I have a sort of annual ritual at this time of year, when I read Susan Hill’s latest ghostly offering and this year is no exception. This time Hill has produced four short stories; The Travelling Bag, Boy Number Twenty-one, Alice Baker and The Front Room. Hill is a ghost story writer in the traditional mode; she concentrates on the psychological aspects of those involved rather than blood, gore and non-stop action. They concern everyday life and everyday occurrences.

In my opinion the quality of these stories is variable. The second two being better than the first two.

The title story concerns a psychic private investigator spinning a yarn at his London club and is set in the Victorian era. An eminent physician develops a debilitating illness and his assistant steals his work. The tale concerns betrayal, revenge, a travelling bag, a few moths (well, a lot of moths) and the upshot of the revenge with a nice twist. It is a bit of a pastiche of other stories in the genre, but betrayal and revenge are universal.

Boy Number Twenty-One is the least convincing story. It is about a solitary boy at a boarding school who finds a friend when a new boy arrives. The boy’s sudden disappearance and reappearance are not really explained and the plot becomes rather clunky.

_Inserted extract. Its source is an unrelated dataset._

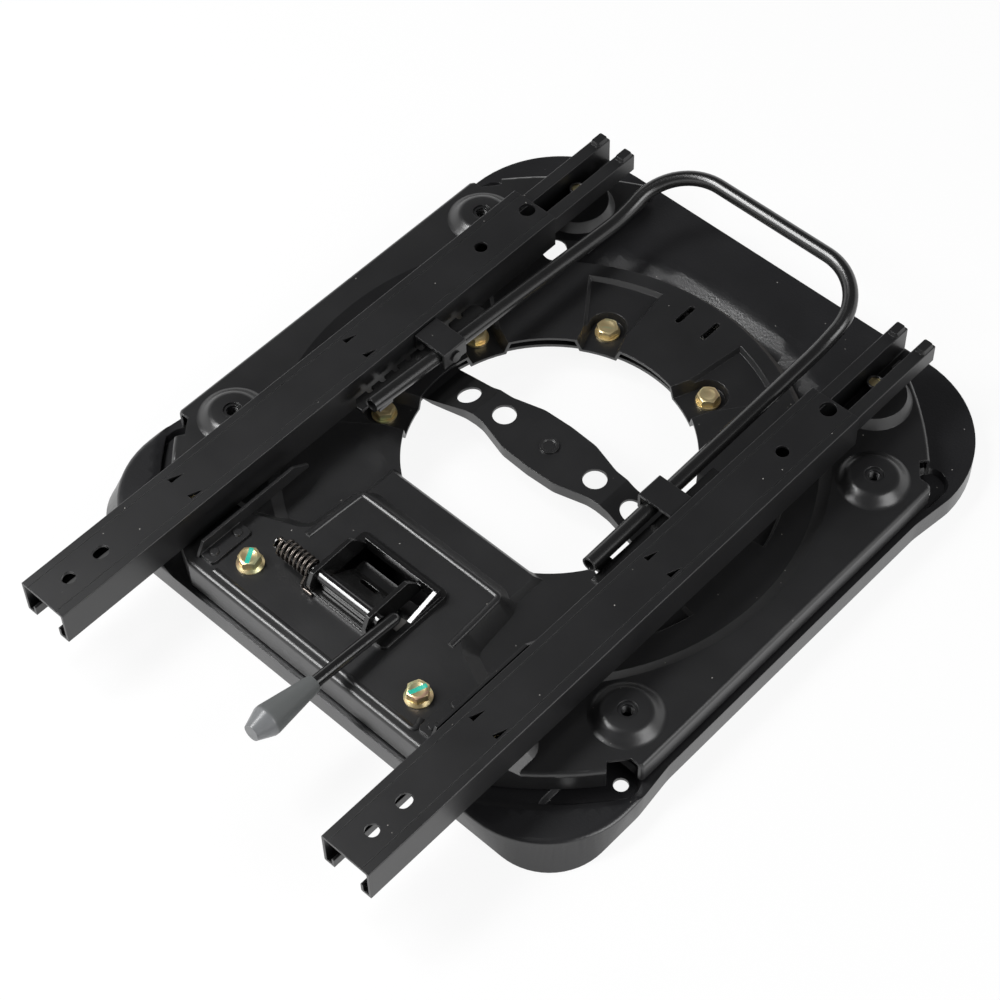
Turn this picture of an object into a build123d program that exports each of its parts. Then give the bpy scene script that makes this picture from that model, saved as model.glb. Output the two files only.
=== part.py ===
# Swivel seat base with sliding rails.
# Millimetres, +Z up along the swivel axis, +Y towards the release bar,
# origin on the swivel axis at the underside of the base plate.
import math
import os
from build123d import *

os.makedirs("parts", exist_ok=True)

# Driving sizes of the base plate
base_sheet = 2.5
base_height = 16.0
base_half_width = 208.0
base_waist = 3.5
base_near = 224.5
base_far = 232.0
base_corner = 42.0
corner_hump = 5.0
hump_radius = 252.0
anchor_x = 190.5
anchor_y = 146.3
anchor_hole = 4.75

# Driving sizes of the swivel plate
sheet = 2.0
plate_half_width = 200.5
plate_arc = 243.0
plate_front = 221.0
ring_rise = 4.0
panel_rise = 7.0
flange_depth = 16.0
hole_radius = 96.0
chord = 78.7
skin_radius = 165.0
arm_gap = 103.0
boss_spacing_x = 340.0
boss_spacing_y = 236.0
boss_foot = 22.5
boss_head = 15.5
boss_rise = 6.0
step_land = 3.45
step_radius = math.hypot(boss_spacing_x, boss_spacing_y) / 2 - boss_foot - step_land
pad_drop = 3.5
seat_drop = 9.0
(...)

With Alice Baker we move into more modern territory and the setting is an office and we are in the 1950s or 1960s. A new office worker sets in motion an unusual chain of events. Part of the building tension relates to an olfactory illusion/phenomenon. There is a small twist towards the end which doesn’t really fit with the rest of the story, but the tension does build well and there is an interesting exploration of someone at the margins of society.

The Front Room is set in modern times and is pure wicked stepmother fairy tale with wicked stepmother well in the ascendant. The “let’s be good to everyone liberals” don’t come out of this well; an act of kindness is repaid in a way which is very unpleasant and goodness does not overcome evil. A rather pessimistic reflection on our own times.

This collection was certainly better than last year’s offering and a couple of the stories are pretty good.